Start
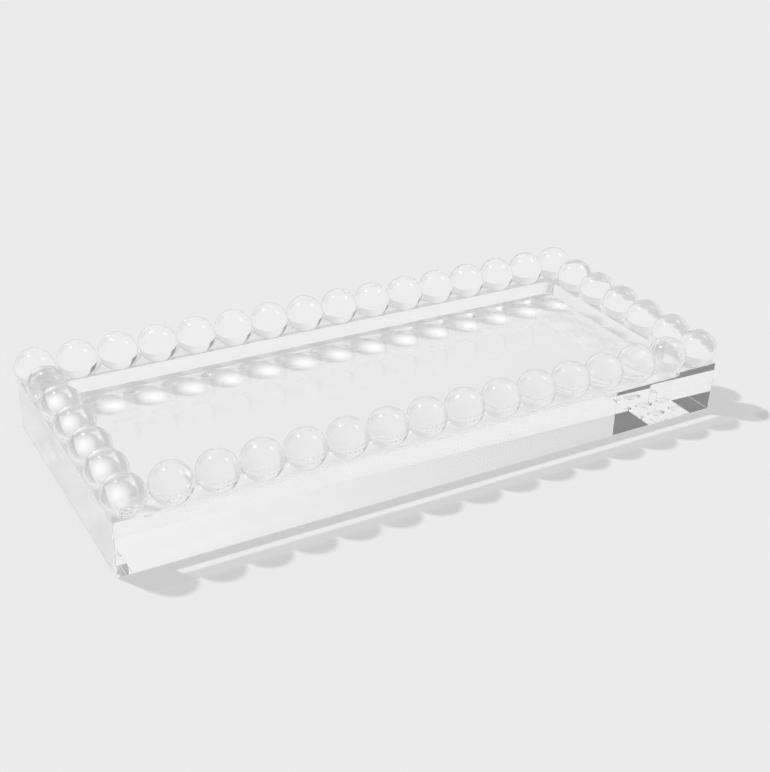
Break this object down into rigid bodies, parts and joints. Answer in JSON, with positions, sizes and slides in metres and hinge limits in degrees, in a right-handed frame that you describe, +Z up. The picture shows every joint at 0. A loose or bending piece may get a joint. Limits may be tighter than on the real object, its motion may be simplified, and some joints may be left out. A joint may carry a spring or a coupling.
{
  "type": "vanity tray",
  "caption": "Rectangular clear glass dresser tray: a thick block with a shallow well for bottles, edged all round with clear glass balls.",
  "frame": {"origin": "middle of the block's underside, on the surface that the tray stands on", "axes": "+X along the tray's length, +Y across it towards the back long side, +Z up out of the well"},
  "size_m": [0.3042, 0.1324, 0.0405],
  "materials": {
    "block_glass": "polished clear, colourless",
    "ball_glass": "polished clear, colourless"
  },
  "bodies": {
    "root": {"tray_block": "block_glass", "ball_front_01": "ball_glass", "ball_front_02": "ball_glass", "ball_front_03": "ball_glass", "ball_front_04": "ball_glass", "ball_front_05": "ball_glass", "ball_front_06": "ball_glass", "ball_front_07": "ball_glass", "ball_front_08": "ball_glass", "ball_front_09": "ball_glass", "ball_front_10": "ball_glass", "ball_front_11": "ball_glass", "ball_front_12": "ball_glass", "ball_front_13": "ball_glass", "ball_front_14": "ball_glass", "ball_front_15": "ball_glass", "ball_front_16": "ball_glass", "ball_back_01": "ball_glass", "ball_back_02": "ball_glass", "ball_back_03": "ball_glass", "ball_back_04": "ball_glass", "ball_back_05": "ball_glass", "ball_back_06": "ball_glass", "ball_back_07": "ball_glass", "ball_back_08": "ball_glass", "ball_back_09": "ball_glass", "ball_back_10": "ball_glass", "ball_back_11": "ball_glass", "ball_back_12": "ball_glass", "ball_back_13": "ball_glass", "ball_back_14": "ball_glass", "ball_back_15": "ball_glass", "ball_back_16": "ball_glass", "ball_left_1": "ball_glass", "ball_left_2": "ball_glass", "ball_left_3": "ball_glass", "ball_left_4": "ball_glass", "ball_left_5": "ball_glass", "ball_right_1": "ball_glass", "ball_right_2": "ball_glass", "ball_right_3": "ball_glass", "ball_right_4": "ball_glass", "ball_right_5": "ball_glass"}
  },
  "joints": []
}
End
Directions for this task: Work out how many lines of the listing above include the word "bodies". Reply with nothing but the count.

Answer to this task: 2